* [What you should do]: Scan the following material for the string "that" and copy each line in which it appears.

* [Exercise inputs]:
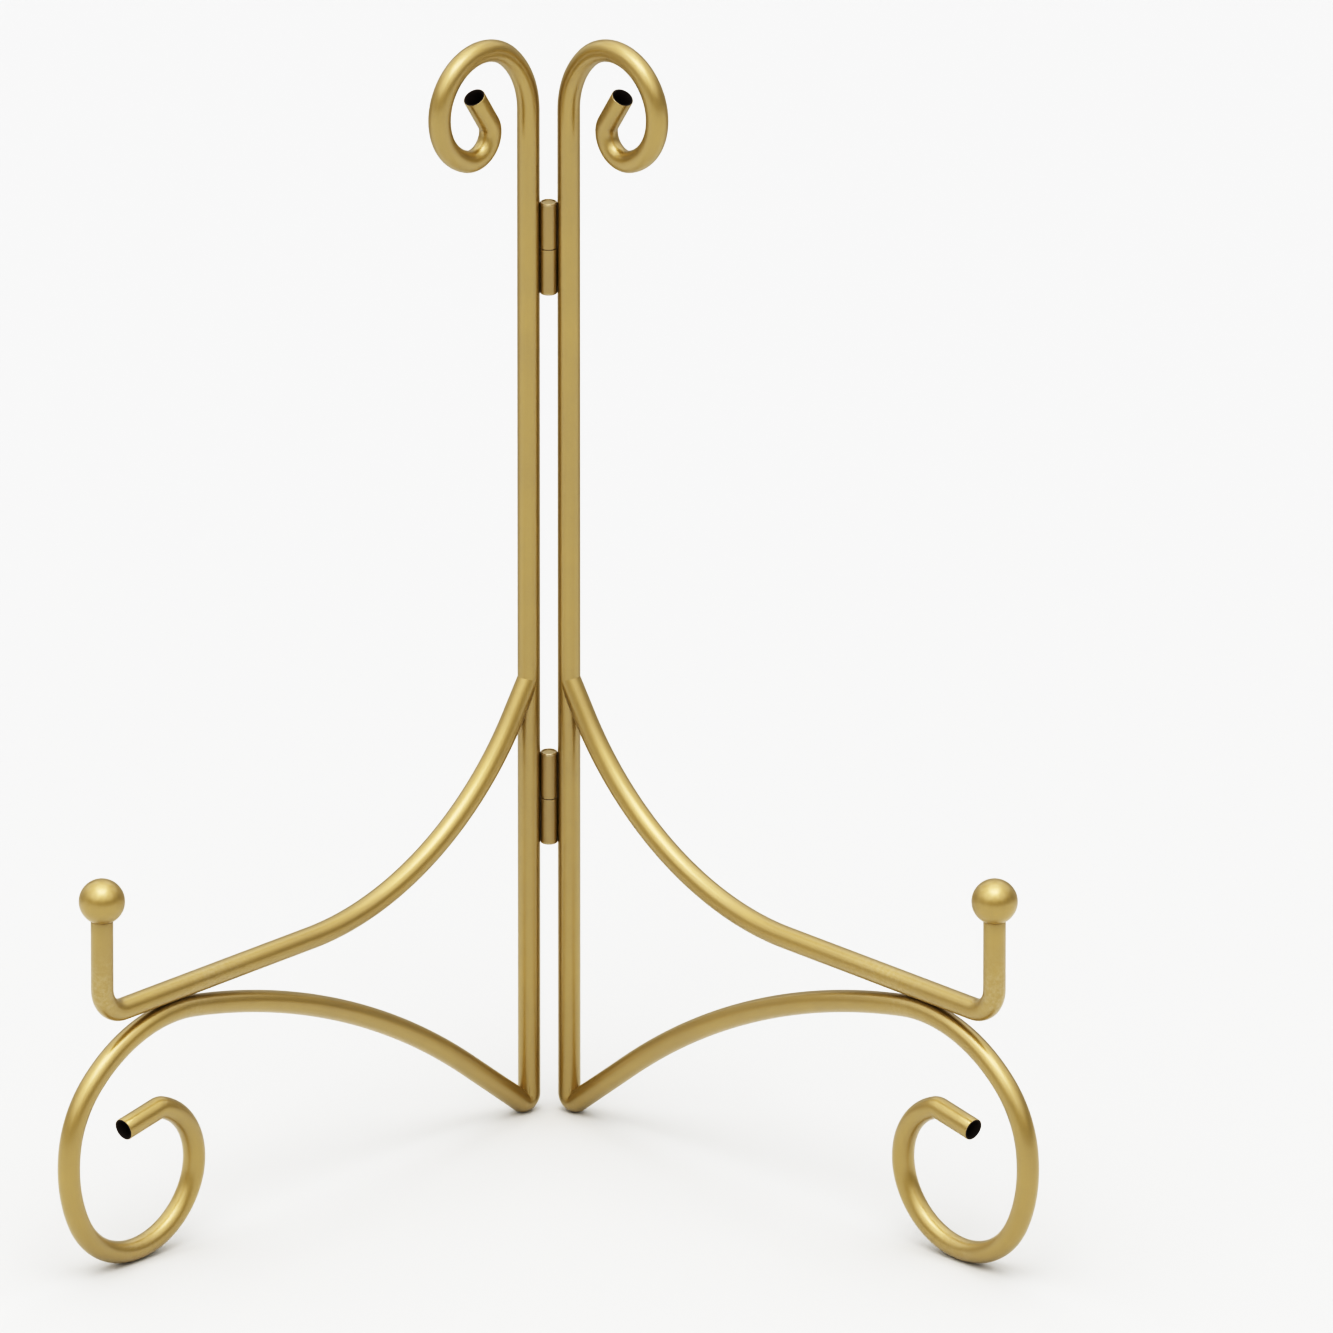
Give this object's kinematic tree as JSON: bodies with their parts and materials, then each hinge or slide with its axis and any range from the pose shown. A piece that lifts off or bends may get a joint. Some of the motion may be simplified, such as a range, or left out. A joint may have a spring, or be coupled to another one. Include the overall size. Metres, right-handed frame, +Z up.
{
  "type": "display easel",
  "caption": "Folding display easel of bent metal tube, with scrolled feet, lipped arms and a hinged back.",
  "frame": {"origin": "on the floor, under the middle of the easel's bounding box", "axes": "+Z up, along the posts and the hinge axis; the display side, where the arms and feet reach out, faces -Y; +X is to the right as seen from the display side"},
  "size_m": [0.255, 0.1252, 0.305],
  "materials": {
    "gold_paint": "satin",
    "hinge_gold": "satin"
  },
  "bodies": {
    "left_frame": {"left_post": "gold_paint", "left_heel": "gold_paint", "left_foot": "gold_paint", "left_arm": "gold_paint", "left_ball": "gold_paint", "upper_hinge_top_knuckle": "hinge_gold", "upper_hinge_pin": "hinge_gold", "lower_hinge_top_knuckle": "hinge_gold", "lower_hinge_pin": "hinge_gold", "left_hinge_welds": "gold_paint"},
    "right_frame": {"right_post": "gold_paint", "right_heel": "gold_paint", "right_foot": "gold_paint", "right_arm": "gold_paint", "right_ball": "gold_paint", "upper_hinge_bottom_knuckle": "hinge_gold", "lower_hinge_bottom_knuckle": "hinge_gold", "right_hinge_welds": "gold_paint"}
  },
  "joints": [
    {"name": "fold", "type": "hinge", "parent": "left_frame", "child": "right_frame", "pos_m": [0, 0.05967, 0], "axis": [0, 0, 1], "range_deg": [-88, 100]}
  ]
}
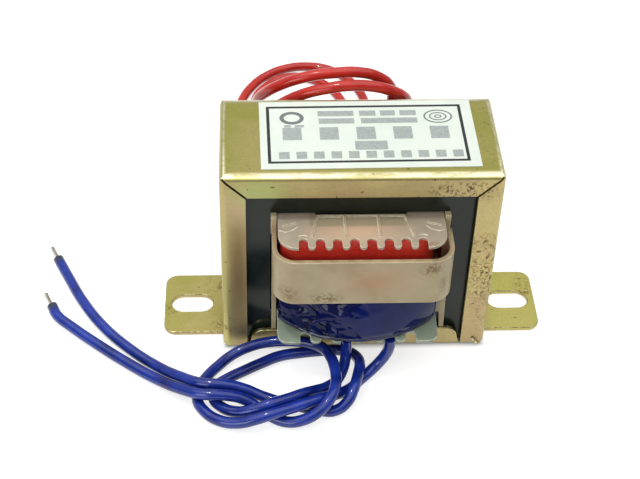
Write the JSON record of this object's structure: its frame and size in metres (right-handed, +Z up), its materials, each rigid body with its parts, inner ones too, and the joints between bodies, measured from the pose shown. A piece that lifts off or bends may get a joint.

* [Finished answer]:
Give this object's kinematic tree as JSON: bodies with their parts and materials, then each hinge or slide with its axis and any range from the pose shown. A piece that lifts off or bends may get a joint. Some of the motion may be simplified, such as a range, or left out. A joint may have a spring, or be coupled to another one. Include the overall size. Metres, right-handed frame, +Z up.
Write the JSON record of this object's structure: its frame and size in metres (right-handed, +Z up), its materials, each rigid body with its parts, inner ones too, and the joints between bodies, measured from the pose shown. A piece that lifts off or bends may get a joint.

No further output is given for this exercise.